In the years since, I’ve been a bookseller, worked at a publishing company, edited books as a freelancer, studied writing in graduate school, and participated in several different book clubs. I’ve talked to a lot of people about books, and I could supply real-life anecdotes for days (not even including the internet) of people discounting romance novels as trashy or indulgent or silly or something to be embarrassed about reading. I kind-of know why (the covers, the mass production, and sex!), but have never really understood the reasons behind romance’s ill repute.
I found some answers in Maya Rodale’s recently re-released book, Dangerous Books for Girls; The Bad Reputation of Romance Novels Explained. The author is best known for her light, fun historical romances, which, as romances do, feature women protagonists navigating societal expectations and finding true love. The stories end with happily ever afters. And they are the kinds of books that, Rodale asserts even among avid romance readers, are often considered a guilty pleasure that people don’t talk about with most others.
Rodale, who started researching the history and reputation of romance novels for a master’s thesis, argues that people dismiss and belittle the genre because we live in a patriarchal society, and romance novels are written, largely, by women for women. She presents her case by looking at the big picture of publishing, culture, and tradition, and she uses results from a reader survey she conducted to illustrate the stigma associated with reading romance novels. And she definitely lays out the whole problem.
Women—the weaker sex, as the men say—have historically not been taken seriously. We couldn’t own property or choose who we married or vote. And even now that we can do all that, our books don’t get as many reviews or win as much clout. I read Jonathan Lethem in a college contemporary literature class because his mystery and science fiction novels “transcended genre.” But around the same time, Curtis Sittenfeld and Meg Banks were writing about love and being reduced to “chick lit.” This is starting to change because now even the New York Times Book Review has a romance reviewer on staff. And although I wouldn’t be surprised, no one so far has tried calling Sally Rooney’s books chick lit. (I could argue that she has transcended the romance genre the way Lethem did science fiction, but I’m not so sure genre is something that can even really be transcended.) And Rodale offers several examples of snarky critics taking cheap shots at the romance genre.

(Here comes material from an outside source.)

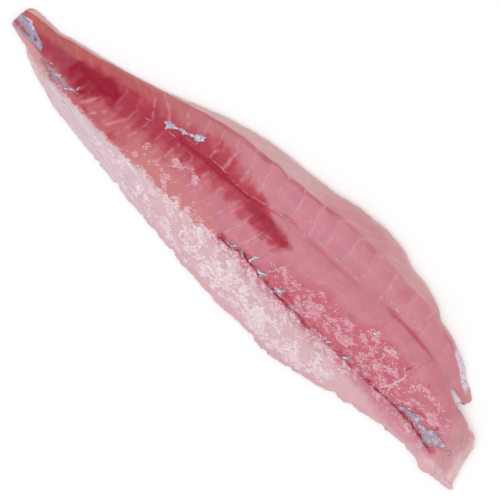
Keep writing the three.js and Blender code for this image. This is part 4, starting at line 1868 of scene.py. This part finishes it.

Novels have historically proliferated ideas that make some people nervous. The American and French Revolutions were fueled by widespread reading. People had more time on their hands because of industrialization and modernization, and books could be mass produced. Novels in particular, widely read by women, were seen as dangerous because they could fill the readers’ heads with ideas about love and adventure and happy endings. “Stories of personal transformation and social change presented a powerful image of how the social norm could be altered for greater happiness,” writes Rodale. For men in power, women (or any subjugated group) with ideas made things more complicated. As a result of this power, novels have been reduced to a frivolous reading pursuit.
In addition to the patriarchy, the pulp paperback format and clinch covers make romance novels appear cheap and trashy. They often feature sex on the page in colorful language, so they are dismissed as smut. The books are sold in grocery stores and often not even stocked in independent bookstores, despite the fact that romance readers are voracious. Critics will argue that the books are formulaic, but all stories usually are.
Men aren’t the only ones dismissing us; women are often critical of romance novels too. Because they traditionally end in marriage, romance novels can be viewed as pandering to the patriarchy or values that don’t truly suit women. But even if you’re the kind of woman who believes marriage is a trap (it is—run!), the underlying message of good romance novels is inherently feminist. Marriage used to be about consolidating and maintaining wealth, status, and power. Love or the woman’s feelings weren’t important. When a protagonist in a romance novel falls in love and chooses to marry that person, love is elevated above status or dowry size, which then elevates the personal lives of women. This is what makes these books so dangerous. In a society where marriage and tradition help keep people in line, romance novels raise questions about who gets to marry who, what kinds of love are acceptable, and what is the fantasy. And therefore, romance novels are capable of making a statement.
Rodale ultimately argues that all this misalignment and misunderstanding of the romance genre is actually its superpower. And I agree. Without the serious critics watching or caring, women have been free to write what they want. Romance as a genre has innovated faster, embracing new formats like ebooks and experimentation in the stories’ contents. All kinds of love and all kinds of protagonists can be found in the romance section. The readership is voracious and hungry. Even the most serious people must acknowledge the size of the industry, which makes billions of dollars every year. And women are making a living writing these books, both through traditional publishers and by publishing independently. Although it sucks to be dismissed as frivolous, romance writers and readers don’t really need anyone’s approval.
Rodale quotes Eloisa James, a romance novelist and academic, on Jane Austen’s real legacy: “What she did with Pride and Prejudice was start something that allowed hundreds of thousands of women after her to make a living, to run families, to make more than their husbands, to not have a husband. She provided a road for all these women to become entrepreneurs in their own right.”
I’m more confident and, if not smarter, then at least better read than I was at twenty. And I would love the chance to go back and revise my answer to my English professor’s question. She was way too cool to judge, I’m sure of it. But maybe I’m too old to care what other people think, or old enough to know better. A few weeks back, I saw a tweet about going to AWP (the annual conference for serious writers) with two books—the one you want to read and the one you want everyone to see you reading. As silly as that sounds, I know the feeling. I’ve never been to AWP, but I’ve been to many writers conferences over the years. In my experience, no matter what you read or write, people will judge you for it. I’ve got a list of anecdotes on that too. But if I ever make it to the serious book con, I think I’m only taking one book; and because reading is my favorite power move, I’m going to pick one that has a half-dressed person in an intimate embrace on the cover.
Read whatever you want, friends. (Though I highly recommend all Rodale’s books, especially Dangerous Books for Girls!) And if you still feel self-conscious about the covers, or aren’t in the mood for a power move, reading ebooks is also awesome.